4% Withdrawal Rule
Based on the Trinity Study, if your retirement assets equal 25× your annual expense (4% withdrawal), you have a 95% historical success rate over 30 years. This tool computes the target assets, the supportable expense at a given asset level, and scenarios from 3% to 4.5%.
Assumptions
- Based on 1926–1995 US stock/bond historical data (Trinity Study)
- Balanced 50/50 to 75/25 stock/bond portfolio
- 30-year horizon (early retirees with 40+ years need to adjust)

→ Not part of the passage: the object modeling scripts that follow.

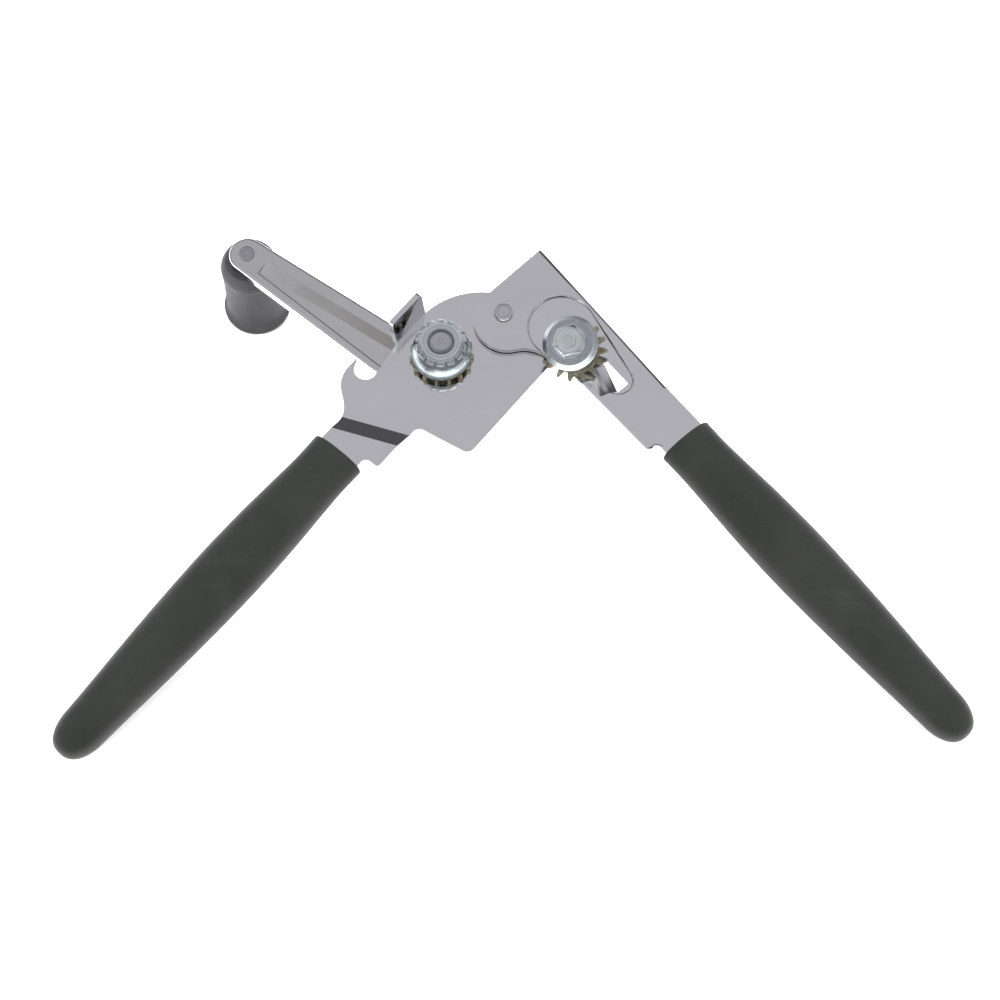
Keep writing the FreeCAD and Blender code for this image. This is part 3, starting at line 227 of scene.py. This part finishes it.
handling_wear.links.new(specks, end["Specks"])
print("group:", handling_wear.name)

# %% [markdown]
# ## Bright plate
#
# The two handle plates and the crank arm are pressed from cold-rolled strip and plated, so
# they mirror the room with a slight ripple. Roller marks run along each strip. A stretched
# noise makes them, turned to the direction of the piece it is on; a slow noise bends the
# mirror a little, as thin pressed sheet does. The crank arm gets a copy of the same plate
# with darker tones, and that darkening is painted shade.

# %% Material maker: bright plate
PLATE_DEEP = (0.67, 0.67, 0.705, 1.0)
PLATE_PALE = (0.745, 0.745, 0.77, 1.0)


def make_bright_plate(name, roll_turn, deep=PLATE_DEEP, pale=PLATE_PALE):
    material, tree, shader, place = new_material(name)
    wear = use_group(tree, handling_wear, Place=place)
    turned = add(tree, "ShaderNodeMapping", vector=place, rotation=(0.0, 0.0, -roll_turn))
    strip = add(tree, "ShaderNodeMapping", vector=turned.outputs[0], scale=(0.04, 1.0, 1.0))
    rolling = noise(tree, strip.outputs[0], 3800.0, detail=3.0, roughness=0.65)
    ripple = noise(tree, place, 38.0, detail=1.5, roughness=0.4)
    sheen = blend_colors(tree, wear["Smudges"], deep, pale)
    tint = blend_colors(tree, math_node(tree, "MULTIPLY", wear["Scratches"], 0.10),
                        sheen, (0.80, 0.80, 0.83, 1.0))
    base_gloss = ramp(tree, rolling, 0.35, 0.7, 0.06, 0.10)
    dull = math_node(tree, "MULTIPLY", wear["Smudges"], 0.05)
    worn = math_node(tree, "MULTIPLY", wear["Scratches"], 0.04)
    gloss = math_node(tree, "ADD", base_gloss, math_node(tree, "ADD", dull, worn))
    fine = add(tree, "ShaderNodeBump", strength=0.05, distance=0.00004, height=rolling)
    wavy = add(tree, "ShaderNodeBump", strength=0.2, distance=0.0002, height=ripple,
               normal=fine.outputs[0])
    fill(tree, shader.inputs["Base Color"], tint)
    fill(tree, shader.inputs["Roughness"], gloss)
    fill(tree, shader.inputs["Normal"], wavy.outputs[0])
    shader.inputs["Metallic"].default_value = 1.0
    return material


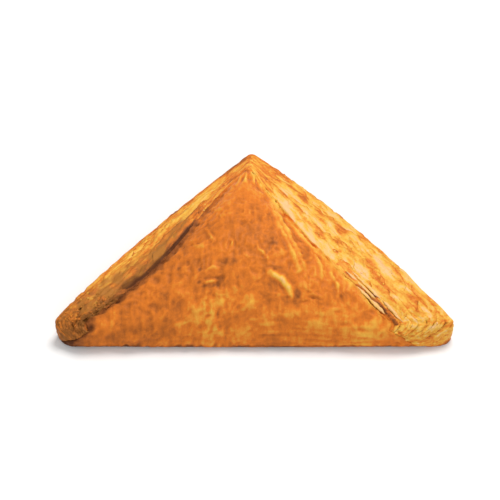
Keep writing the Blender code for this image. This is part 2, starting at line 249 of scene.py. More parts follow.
# The tan is uneven: its mean, its patches and its streaks. It ends inwards at a zone of shares,
# and is at least TAN_ROUGH where the leaves are rough.
TAN_MEAN = 0.85
TAN_PATCH = 1.3
TAN_PATCH_WAVE = 3.1 * MM
TAN_STREAK = 1.5
TAN_ZONE = (0.97, -0.1)
TAN_ROUGH = 0.5

# The rough, crumbly part of the left side, which fades out up the leg between these heights in
# millimetres, and how rough the right corner is beside it, up to ROUGH_FROM.
ROUGH_FROM = 14.0
ROUGH_TO = 24.0
ROUGH_RIGHT = 0.85
ROUGH_RIGHT_RISE = 1.6
# The rough surface is of worms, bent by a drift: crests that fall away to gaps. Its height, less
# on the wall, how far it sinks, its waves in millimetres, and how strongly light and shade are
# painted on it: crests paler as painted highlights, gaps darker as painted shade.
ROUGH_HEIGHT = 0.55 * MM
ROUGH_WALL_SHARE = 0.35
ROUGH_SINK = 0.7
ROUGH_WAVE = 2.5
ROUGH_DRIFT = 1.2
ROUGH_DRIFT_WAVE = 3.0
ROUGH_CREST = 1.2
ROUGH_FALL = 3.4
ROUGH_SHADING_LEFT = 0.17
ROUGH_SHADING_RIGHT = 0.13

# Where the top sheet ends at the foot, in stations past the fold's ends, and how ragged its ends
# are: a mean and a swing in stations, a wave, of which an end's rows span END_RUN, and a seed. At
# the ridge it ends level with the fold. The leaves are LEAFY_START of the way to whole at the
# sheet's end, and fade out under it over about LEAFY_FADE stations.
SHEET_PAST_LEFT = 12
SHEET_PAST_RIGHT = -7
SHEET_END_LEFT = (1.5, 2.5, 6.0, 2.0)
SHEET_END_RIGHT = (0.0, 1.5, 5.0, 7.0)
END_RUN = 40
LEAFY_FADE = 5.0
LEAFY_START = 0.9

# The top sheet's grid, and the width that it is taken to have on the fold.
SHEET_COLUMNS = 236
SHEET_FOLD_ROWS = 28
SHEET_TOP_ROWS = 136
SHEET_SPAN = 125.0 * MM

# The sheet's ragged edge at the ridge: tears, each a push and a wave in millimetres and a seed,
# then the slow wander and the notch of the right edge. The zones are starts and reaches in
# millimetres: two for the notch, and two where the edge is ragged at all. The sheet follows its
# edge over SHEET_PUSH_REACH.
EDGE_TEARS = ((0.7, 3.4, 1.0), (0.5, 1.3, 4.0))
EDGE_WANDER_RIGHT = (0.9, 7.5, 9.0)
EDGE_NOTCH_RIGHT = 1.1
EDGE_NOTCH_ZONES = ((2.0, 5.0), (16.5, -5.0))
EDGE_ZONES = ((62.0, -8.0), (1.0, 3.0))
SHEET_PUSH_REACH = 5.0 * MM

# The curl of the sheet's edge, as shares of the user's: a mean and a swing, then how far in it
# reaches, what the left edge has of it, and the rows over which it comes in from the fold and
# from the tip.
CURL_MEAN = 0.65
CURL_SWING = 0.7
CURL_WAVE = 3.1 * MM
CURL_REACH = 2.2 * MM
CURL_LEFT = 0.35
CURL_FOLD_ROWS = 12
CURL_TIP_ROWS = 30

# The crust's grain: the point of the plan that it fans out from, well behind the tip, and the
# length, width and height of a streak in millimetres.
CRUST_POLE = Vector((-1.0, 125.0, 0.0))
CRUST_STREAK_LONG = 7.0
CRUST_STREAK_WIDE = 1.35
CRUST_STREAK_HIGH = 3.0

# The crust's relief. A drift bends its worms, knobs and blisters, whose waves are in millimetres.
# The worms and knobs are shares of the user's wrinkle height, and the blisters, of two waves, of
# the user's blister height. The pleats' waves are across, upwards and inwards. The strokes lie
# along the grain.
CRUST_DRIFT = 1.8
CRUST_DRIFT_WAVE = 3.4
WORM_WAVE = 2.7
WORM_CREST = 0.6
WORM_FALL = 2.6
KNOB = 0.7
KNOB_WAVE = 1.7
KNOB_SHIFT = Vector((0, 0, 40.0))
BLISTERS = ((0.8, 6.3), (1.1, 3.3))
PLEAT = 0.45 * MM
PLEAT_WAVES = (9.0, 1.0, 2.2)
STROKE = 0.28 * MM
STROKE_MEAN = 0.5
STROKE_LEFT = 0.7

# Zones of the crust: starts and reaches in millimetres. The pleats lie low on the right, the
# strokes are strongest low on the left, and the worms and knobs are weaker by SMOOTHING among the
# pleats and near the tip.
LOW_ZONE = (9.0, -6.0)
PLEAT_ZONES = ((-2.0, 8.0), (48.0, -8.0))
STROKE_ZONES = ((2.0, -14.0), (34.0, -10.0))
TIP_ZONE = (40.0, 14.0)
SMOOTHING = 0.5

# Painted light and shade on the crust's relief: how much paler the crust is painted for a
# millimetre of worms, knobs, pleats and strokes, for a millimetre of crease, and for a blister's
# whole height, so that crests are painted highlights and valleys painted shade.
FINE_SHADING = 0.3
CREASE_SHADING = 0.45
BLISTER_SHADING = 0.05

# How baked the crust is, and the painted contact shade added at the foot, up to CRUST_FOOT_RISE
# millimetres.
CRUST_BAKE = 0.54
CRUST_FOOT_SHADE = 0.32
CRUST_FOOT_RISE = 3.2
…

- Inflation-adjusted annual withdrawal
See Trinity Study article for background and Taiwan-specific adjustments.
Frequently asked
- Does the 4% rule apply in Taiwan?
- The Trinity Study used US stock/bond data from 1926-1995. If your portfolio holds global equities (VT, VTI, or 0050 + BND), the rule roughly transfers. Concentrated single-market or single-stock portfolios show materially worse historical outcomes. Treat 4% as a ceiling and keep a 0.5-1% safety margin.
- Why 25× annual expense?
- 1 / 4% = 25. Multiplying expense by 25 is mathematically identical to a 4% withdrawal rate. NT$600K annual expense → NT$15M target.
- What are the assumptions and limits?
- 30-year horizon (early retirees with 40-50 years need to lower the rate); 50/50 to 75/25 stock/bond mix; withdrawals adjusted yearly for inflation. The biggest risk is a steep drawdown in years 1-5 of retirement (sequence of returns risk).
- What rate should I use for early retirement?
- The longer the horizon, the lower the safe withdrawal rate. Studies suggest 3.0-3.5% for a 40-50 year horizon (FIRE at 50), ~3.5% at age 55, and 4% only at 60+ where Trinity's original assumptions hold.
- How do I survive a market crash early in retirement?
- Common defenses: (1) hold 2-3 years of expenses in cash or short bonds at retirement entry; (2) use a flexible rule (cut spending 5-10% in bad years); (3) keep working 1-2 years past 25× to build a cushion before quitting.
- Does this tool store my inputs?
- No. All calculations run in your browser. Nothing is sent to a server.